The most common mistake is linking without a clear priority
The weakest point on many service websites is not the lack of links but the lack of direction behind them. If you have five services, three location pages, and a growing blog, but no clear decision about which pages should carry the strongest SEO weight, your internal linking will stay inconsistent. That usually leads to a situation where supporting pages compete with primary pages or where useful content never strengthens the pages that actually need visibility.
I often see websites where blog posts link back only to the homepage, or service pages mention related topics without linking to the exact page that covers them in detail. Another version of the same problem appears when anchor text stays vague, using phrases like click here or learn more with no topical signal. Internal linking works best when each link helps reinforce a real topic relationship and supports a page that has a clear role in the structure.
See more about my website work.
What to improve on the page if you want internal linking to help SEO
The first thing to improve is the relationship between your main service pages and the content around them. If a service is important for visibility, it should receive links not only from navigation but also from relevant sections of supporting pages. That can include shorter service overviews, related subservice pages, and blog content that answers questions a visitor may have before making contact.
The second issue is anchor clarity. If your service page is about website redesign for local businesses, then links pointing to it should occasionally reflect that topic in natural language instead of relying only on generic wording. You do not need to force exact-match anchors everywhere, but you do need enough consistent wording for search engines to understand what that page should be associated with.
The third area is structural balance. Some websites bury important pages too deep, while less important pages receive too many repeated links from templates or blocks scattered across the site. A stronger approach is to make sure the most valuable pages are accessible through logical paths and that links appear where users actually need the next step. Good internal linking is not about volume but about reinforcing the right destinations at the right moments.
What to fix first if your structure feels messy
If your website feels stuck, start by choosing the few pages that matter most for search visibility and enquiries. Usually that means your core services, not every page that happens to exist. Once those priorities are clear, review which pages already mention related topics and connect them with natural internal links that support those main service pages.
After that, check whether your blog content has a purpose beyond publishing.

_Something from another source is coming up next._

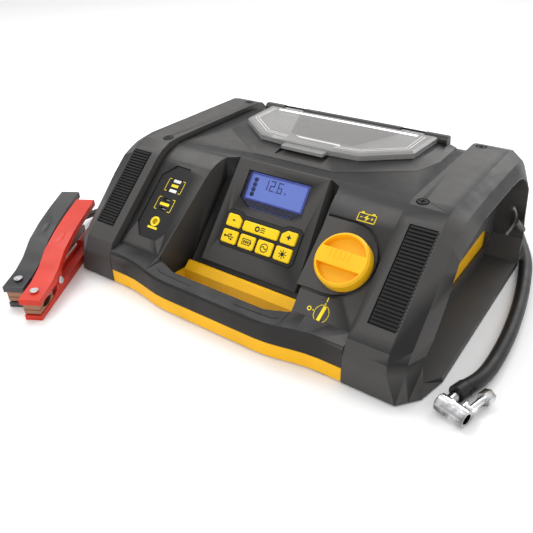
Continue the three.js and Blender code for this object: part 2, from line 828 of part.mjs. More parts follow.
const hoseRadius = 6.5;
const outlet = new THREE.Vector3(82, 141, 26); // face of the outlet flange, on the housing's back wall
const outletAxis = new THREE.Vector3(0, 0.97, -0.24).normalize();
const alongOutlet = (t) => outlet.clone().addScaledVector(outletAxis, t).toArray();
// Out of the back, round behind the right end cap and forwards along the ground beside it.
const hoseRoute = [
  [82, 165.2, 20],
  [82.8, 181, 16.1],
  [90.6, 198, 12],
  [103.4, 211.6, 9],
  [120, 219.4, 7.4],
  [137, 220.4, 6.9],
  [153, 214.6, 6.9],
  [166, 203.6, 6.9],
  [176, 189.4, 6.9],
  [184.2, 173.6, 6.9],
  [191.4, 157.4, 6.9],
  [198.4, 142, 6.9],
  [204.4, 127.4, 6.9],
  [208.9, 113, 6.9],
  [212.2, 99, 6.9],
  [217.4, 73, 6.9],
  [221.8, 47, 6.9],
  [225.2, 20, 6.9],
  [227.4, -5, 6.9],
  [228.4, -30, 6.9],
  [228.2, -52, 6.9],
  [227, -68, 7.2],
  [224.4, -81, 7.8],
  [219.9, -92.9, 8],
];

function addHose() {
  const post = rod([outlet.x, 130, outlet.z], [outlet.x, 140, outlet.z], 8, 8, 20);
  const flange = rod([outlet.x, 138 + gap, outlet.z], outlet.toArray(), 14.5, 13.6, 28);
  place("hose_outlet", post.add(flange), blackPlastic);
  place("hose_strain_relief", rod(alongOutlet(2.6), alongOutlet(24), 8.6, 7.2, 20), blackRubber);
  place("air_hose", tube(hoseRoute, hoseRadius, 10, 52), blackRubber);
  place("hose_ferrule", rod([219.6, -93.6, 8], [215.9, -104.4, 8], 7.3, 7.1, 20), blackPlastic);
}

function addChuck() {
  const group = new THREE.Group();
  group.position.set(219.5, -121, 7.6);
  group.rotation.z = THREE.MathUtils.degToRad(-15.7);
  root.add(group);
  const ears = [
    [3.2, 4.5],
    [11.3, 12.5],
  ].map(([x0, x1]) => box(x0, x1, 4, 12.6, -2.8, 2.8));
  const barrel = union(
    rod([-12.5, 0, 0], [-11.6, 0, 0], 6.4, 7.4, 28),
    rod([-11.6, 0, 0], [12.5, 0, 0], 7.4, 7.4, 28),
    rod([-7, 5, 0], [-7.4, 14.6, 0], 4.2, 4.2, 16),
    rod([-1, 0, 6], [-1, 0, 8], 2.4, 2.2, 12),
    rod([3.2, 10.2, 0], [12.5, 10.2, 0], 1, 1, 10),
    ...ears,
  );
  const mouth = rod([-1, 0, 0], [14, 0, 0], 4.6, 4.6, 20);
  place("chuck_body", barrel.subtract(mouth), chrome, group);
  const lever = union(
    rod([4.8, 10.2, 0], [11, 10.2, 0], 2.5, 2.5, 14),
    rod([7.9, 11.5, 0], [8.6, 27, 0], 2.3, 3.2, 14),
    rod([8.5, 26, 0], [8.9, 34.5, 0], 5.9, 5.9, 6),
  );
  place("chuck_lever", lever.subtract(rod([2, 10.2, 0], [14, 10.2, 0], 1.4, 1.4, 12)), chrome, group);
}

const cableRadius = 4;
const gland = { y0: -80, y1: -60, z: 12.4, blackX: -174.8, redX: -186.4 };
// The red cable turns on the inside and the black one on the outside.
const redRoute = [
  [-186.4, -38, 12.4],
  [-186.4, -15, 12.3],
  [-186.4, 15, 12.3],
  [-186.4, 45, 12.3],
  [-186.6, 66, 12.3],
  [-188.2, 80, 12.3],
  [-193.2, 91, 12.1],
  [-202, 98, 10.8],
  [-212.4, 99.4, 7],
  [-222.6, 96, 4.8],
  [-230.6, 87.6, 4.3],
  [-234.6, 75, 4.3],
  [-235.2, 55, 4.3],
  [-235.2, 25, 4.3],
  [-234.8, -5, 4.3],
  [-234, -30, 4.6],
  [-233.2, -50, 6.4],
  [-230, -67.6, 9.6],
  [-225.1, -82.6, 12.4],
  [-215.9, -99.2, 13.8],
  [-206.2, -116.7, 14.2],
];
const blackRoute = [
  [-174.8, -38, 12.4],
  [-174.8, -15, 12.3],
  [-174.8, 15, 12.3],
  [-174.8, 45, 12.3],
  [-175.2, 68, 12.3],
  [-178.2, 85.6, 12.3],
  [-185.4, 99.4, 12.3],
  [-197, 108.2, 11.2],
  [-211, 111.6, 6.8],
  [-226, 110, 4.5],
  [-240.4, 103.4, 4.3],
  [-252, 92, 4.3],
  [-259.4, 75, 4.3],
  [-262, 55, 4.3],
  [-263, 25, 4.3],
  [-263.4, -5, 4.3],
  [-263, -30, 4.8],
  [-262.4, -49, 6.8],
  [-259.6, -64, 9.8],
  [-256.2, -78.3, 12.4],
  [-247.0, -94.9, 13.8],
  [-237.3, -112.4, 14.2],
];

function addCables() {
  const body = box(-193, -capPanel - 0.4, gland.y0, gland.y1, 8.5, 22);
  const boots = [gland.redX, gland.blackX].map((x) =>
    rod([x, gland.y1 - 2, gland.z], [x, -38.4, gland.z], 5, 4.3, 14),
  );
  place("cable_gland", union(body, ...boots), blackPlastic);
  place("red_cable", tube(redRoute, cableRadius, 8, 46), redPlastic);
  place("black_cable", tube(blackRoute, cableRadius, 8, 48), blackRubber);
}

// ---------------------------------------------------------------- battery clamps
const clampTurn = THREE.MathUtils.degToRad(29);
const clampLength = 156;
const pivot = { y: 45, z: 16.5 };

function upperArm() {
  const blade = alongX(
    [
      [0, 17.4],
      [0, 23.2],
      [28, 24.6],
      [46, 29],
      [66, 38.5],
      [92, 44.2],
      [120, 47.8],
      [clampLength, 50.5],
      [clampLength, 43.8],
      [120, 40.8],
      [92, 36.8],
      [66, 31],
      [52, 24],
      [47.5, 12.8],
      [42.5, 12.8],
      [40, 17.4],
    ],
    -10.4,
    10.4,
  );
  const channel = alongX(
    [
      [36, 2],
      [36, 21],
      [46, 25],
      [66, 35],
      [92, 40.6],
      [120, 44.3],
      [clampLength + 5, 47.4],
      [clampLength + 5, 2],
    ],
    -8.6,
    8.6,
  );
  const bore = rod([-20, pivot.y, pivot.z], [20, pivot.y, pivot.z], 2.7, 2.7, 12);
  const dish = moved(
    solidOf(new THREE.SphereGeometry(30, 24, 12).scale(0.22, 0.66, 0.14)),
    new THREE.Matrix4().makeRotationX(0.2).setPosition(0, 84, 46),
  );
  const rivet = rod([0, 13, 22], [0, 13, 25.6], 4.4, 3.6, 16);
  return blade.subtract(channel).subtract(bore).subtract(dish).add(rivet);
}

function lowerArm() {
  const blade = alongX(
    [
      [0, 0.2],
      [0, 5.4],
      [30, 6.4],
      [38, 9],
      [42, 20.4],
      [48, 20.4],
      [54, 11],
      [70, 8],
      [clampLength, 8],
      [clampLength, 0.2],
    ],
    -8.3,
    8.3,
  );
  const channel = alongX(
    [
      [34, 2.8],
      [34, 40],
      [clampLength + 5, 40],
      [clampLength + 5, 2.8],
    ],
    -6.5,
    6.5,
  );
  const bore = rod([-20, pivot.y, pivot.z], [20, pivot.y, pivot.z], 2.7, 2.7, 12);
  const rivet = box(-2, 2, 8, 12, 5, 6.2);
  return blade.subtract(channel).subtract(bore).subtract(rivet);
}

// The copper jaws meet at the front and leave an oval grip between them.
function jaw(up) {
  const grip = Array.from({ length: 9 }, (_, i) => {
    const t = i / 8;
    const bite = Math.sin(Math.PI * t) * 3.4 + (i % 2 ? 0.5 : 0);
    return [8 + 17 * t, 11.4 + (up ? bite : -bite) + (up ? 0.25 : -0.25)];
  });
  const edge = 11.4 + (up ? 0.25 : -0.25);
  const back = up ? 17 : 6.9;
  return alongX([[0.8, back], [0.8, edge], ...grip, [29.6, edge], [29.6, back]], -8, 8);
}

function clampSpring() {
  const coil = rod([-5.6, pivot.y, pivot.z], [5.6, pivot.y, pivot.z], 5.6, 5.6, 20);
  const lowLeg = box(-5.6, -3.6, 46, 62, 3.4, 5.2).add(box(-5.6, -3.6, 46, 50, 3.4, 14));
  const highLeg = moved(box(3.6, 5.6, 0, 16, -1, 0.8), new THREE.Matrix4().makeRotationX(0.15).setPosition(0, 46, 20.6));
  const bore = rod([-20, pivot.y, pivot.z], [20, pivot.y, pivot.z], 3, 3, 12);
  return union(coil, lowLeg, highLeg).subtract(bore);
}

function pivotPin() {
  const shaft = rod([-11, pivot.y, pivot.z], [11, pivot.y, pivot.z], 2.3, 2.3, 12);
  const head = (x0, x1) => rod([x0, pivot.y, pivot.z], [x1, pivot.y, pivot.z], 4, 3.2, 16);
  return union(shaft, head(10.8, 12.2), head(-10.8, -12.2));
}

function addClamp(colour, x, y, material) {
  const group = new THREE.Group();
  group.position.set(x, y, 0);
  group.rotation.z = clampTurn;
  root.add(group);
  place(`${colour}_clamp_upper_arm`, upperArm(), material, group);
  place(`${colour}_clamp_lower_arm`, lowerArm(), material, group);
  place(`${colour}_clamp_upper_jaw`, jaw(true), copper, group);
  place(`${colour}_clamp_lower_jaw`, jaw(false), copper, group);
  place(`${colour}_clamp_spring`, clampSpring(), steel, group);
  place(`${colour}_clamp_pin`, pivotPin(), steel, group);
}

// ---------------------------------------------------------------- assembly
place("base_tub", baseTub(), yellowPlastic);
place("top_housing", topHousing(), darkPlastic);
for (const [label, side] of [["left", -1], ["right", 1]]) {
  place(`${label}_end_cap`, endCap(side), darkPlastic);
  place(`${label}_grip_pad`, gripPad(side), blackRubber);
  screwY.forEach((y, i) => place(`${label}_cap_screw_${i + 1}`, capScrew(side, y), blackPlastic));
}
addConsole();
addFaces();
addLamp();
addInside();
addFeet();
addHose();
addChuck();
addCables();
addClamp("red", -147.5, -222.5, redPlastic);
addClamp("black", -178.6, -218.2, blackPlastic);

export default root;
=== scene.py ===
"""The looks of a jump starter pack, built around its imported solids.

The scene is in metres, with +X to the right, +Y to the back and +Z up.
"""

import json
import math

import bmesh
import bpy
from mathutils import Matrix, Vector
from mathutils.bvhtree import BVHTree


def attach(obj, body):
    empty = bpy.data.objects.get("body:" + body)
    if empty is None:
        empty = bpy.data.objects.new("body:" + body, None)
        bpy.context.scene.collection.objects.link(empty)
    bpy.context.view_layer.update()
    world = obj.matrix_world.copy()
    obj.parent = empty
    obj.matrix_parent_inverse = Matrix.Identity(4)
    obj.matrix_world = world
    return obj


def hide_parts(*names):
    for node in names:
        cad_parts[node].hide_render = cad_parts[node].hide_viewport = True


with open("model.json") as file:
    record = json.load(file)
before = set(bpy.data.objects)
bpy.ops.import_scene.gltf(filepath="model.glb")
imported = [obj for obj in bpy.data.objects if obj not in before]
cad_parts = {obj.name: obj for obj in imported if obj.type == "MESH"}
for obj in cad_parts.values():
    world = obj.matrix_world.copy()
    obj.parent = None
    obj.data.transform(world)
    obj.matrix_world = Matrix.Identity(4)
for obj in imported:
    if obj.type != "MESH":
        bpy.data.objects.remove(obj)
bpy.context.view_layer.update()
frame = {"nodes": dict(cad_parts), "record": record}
NODES = frame["nodes"]
BODY_OF = {
    node: body
    for body, members in frame["record"]["behaviour"]["bodies"].items()
    for node in members
}
SLOT_OF = {entry["node"]: entry["material_slot"] for entry in frame["record"]["subparts"]}

# ------------------------------------------------------------------ shared dimensions
MM = 0.001
FACE_HEIGHT = 0.1458  # the sloped faces: z = FACE_HEIGHT + FACE_SLOPE * y
FACE_SLOPE = 0.87
CAP_FACE_HEIGHT = 0.155
CONSOLE_HEIGHT = 0.138
CONSOLE_SLOPE = 1.3

# Layers are (low, high) in millimetres: out of the slope they lie on, or above the ground for the lens.
FACE_PRINT = (-0.02, 0.09)
PORT_PRINT = (-1.22, -1.12)
PORT_TONGUE = (-3.1, -1.5)
KEY_PRINT = (2.25, 2.36)
DISPLAY_PRINT = (-2.28, -2.2)
DISPLAY_MASK = (-3.9, -2.6)
KNOB_RIDGE = (14.2, 14.95)
PAD_BASE = (-2.25, -1.7)
LENS_PRINT = (125.4, 125.56)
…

A blog should not sit as a separate island on the website. If an article answers a pre-sales question, explains a common problem, or compares options people consider before contacting you, it should point readers toward the relevant service page. That is often where a service website starts becoming more coherent from an SEO perspective.
What looks like SEO work but usually changes very little
A common distraction is adding more links everywhere without checking whether they improve meaning or navigation. Repeating the same internal links in sidebars, footers, or design sections can create the impression of activity, but it rarely fixes the core issue if important pages still lack contextual links from relevant content. Search visibility usually improves more from a few well-placed connections than from dozens of weak ones.

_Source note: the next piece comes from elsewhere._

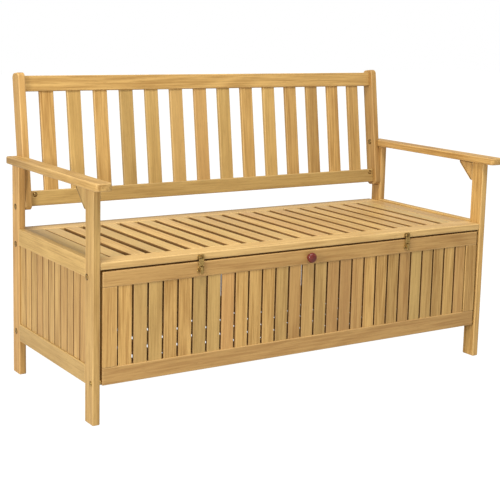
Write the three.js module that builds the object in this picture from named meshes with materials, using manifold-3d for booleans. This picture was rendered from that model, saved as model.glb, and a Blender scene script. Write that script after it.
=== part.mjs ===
// Wooden storage bench: slatted box seat with a drop front, armrests and a leaning slatted back.
// Millimetres. +X runs along the bench, the front faces -Y, +Z is up and the feet stand on z = 0.
// x is measured from the middle of the bench and y from the front faces of the front legs; the whole
// group is then moved back so that the origin is under the middle of the bench.
import * as THREE from "three";
import { mergeVertices } from "three/addons/utils/BufferGeometryUtils.js";
import Module from "manifold-3d";

const wasm = await Module();
wasm.setup();

// overall
const benchWidth = 1280; // over the outer faces of the legs
const boxDepth = 516; // front face of the front legs to rear face of the rear legs
const legThickness = 20;
const legDepth = 45;
const fitGap = 0.3; // between pieces that meet but can't share a face
const sideStock = 20; // thickness of the rails beside the box

// seat
const seatHeight = 407;
const seatThickness = 19;
const seatSetback = 2; // seat front edge behind the leg fronts
const seatRearOverhang = 10;
const seatRailWidth = 56;
const endBoardWidth = 51;
const endBoardGap = 4;
const seatBoardCount = 20;
const seatBoardGap = 17;
const battenWidth = 30;
const battenHeight = 12;
const battenCount = 3;

// sides
const lowerRailBottom = 97;
const lowerRailHeight = 48;
const apronHeight = 46;
const apronStandsProud = 5; // above the seat
const sideBoardCount = 11;
const sideBoardThickness = 12;
const sideJointWidth = 1.6;
const sideJointDepth = 4;

// rails behind the flap and at the rear
const upperRailHeight = 43;
const upperRailThickness = 20;
const lowerFrontRailThickness = 18;
const rearRailSetback = 16; // behind them to the rear faces of the rear legs
const rearSlatSetback = 3.5; // slat faces behind the inner faces of the rear rails
const panelSlatThickness = 6;
const panelSlatGap = 4.5;
const grooveDepth = 8;
const rearSlatCount = 29;

// floor of the box
const floorSlatCount = 16;
const floorSlatWidth = 50;
const floorSlatThickness = 12;
const floorSlatEndGap = 7.75; // first and last slats to the box's inner faces
const bearerHeight = 19;
const bearerWidth = 20;

// flap
const flapSideGap = 7;
const flapSetback = 2;
const flapThickness = 22;
const flapBottom = 98.5;
const flapTopGap = 4.5; // under the seat front board
const flapTopRailHeight = 39.4;
const flapBottomRailHeight = 44.5;
const flapStileWidth = 39.5;
const flapSlatCount = 27;
const flapSlatSetback = 2; // slat faces behind the faces of the flap's rails
const flapRowEndGap = 3.4; // first and last slats to the flap's stiles
const flapStopGap = 0.5; // closed flap to the upper rail it rests against
const flapFootGap = 3; // closed flap to the lower rail, room for its foot to turn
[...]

Another thing that often gets overrated is obsessing over tiny anchor variations while the website still has structural gaps. If two related service pages are not connected at all, debating the perfect wording of one anchor text is not the priority. The bigger gains usually come from building clear topic clusters, reducing page isolation, and making sure each useful piece of content supports a deliberate SEO path.
How do you know your internal linking is moving in the right direction?
You will usually notice progress when important pages are crawled more consistently, when supporting content starts sending visitors deeper into the site, and when impressions begin to grow for pages that previously stayed invisible. Rankings do not always move immediately, especially on smaller or lower-authority websites, so it is worth looking at patterns instead of reacting too fast. If users spend more time moving between relevant pages and your core services start gaining broader keyword visibility, that is usually a sign the structure is becoming easier to understand.
Where to focus next based on your website’s current state
If your site is small, focus on connecting your main service pages clearly and avoiding isolated content. If your site has many pages, focus on hierarchy, priority, and removing random linking patterns that blur the topic structure. If you already publish regularly, make sure every new piece of content supports a specific service or decision path rather than existing on its own. In most cases, the right next step is not to add more pages but to make the existing ones work together with clearer intent.
Get in touch about your website.
Internal Linking for SEO – frequently asked questions
Internal linking is one of those areas that sounds simple until you look at a real website structure. These questions come up often when a service website has content but still lacks clear SEO momentum.
How many internal links should a service page have?
There is no fixed number that works for every page. What matters more is whether the links are useful, relevant, and connected to the page’s actual role in the website structure.
Does internal linking help service pages rank better?
Yes, especially when it helps search engines understand which service pages are most important and how supporting content relates to them. It also improves user paths, which often supports better engagement.
Should blog posts link to service pages?
In many cases, yes. If a blog post answers a question that naturally leads toward a service, linking to that service page gives both users and search engines a clearer path.
Can too many internal links hurt SEO?
They can weaken clarity if they are excessive, repetitive, or irrelevant. The issue is usually not a penalty but diluted structure and weaker topical signals.
What anchor text works best for internal linking?
Natural anchor text that reflects the topic of the destination page usually works best. It should be descriptive enough to add context without sounding forced or repetitive.
When should you review internal linking on a website?
It is worth reviewing it when new service pages are added, when the blog grows, when key pages are not ranking, or when the site starts feeling harder to navigate. Internal linking should evolve with the structure, not stay frozen.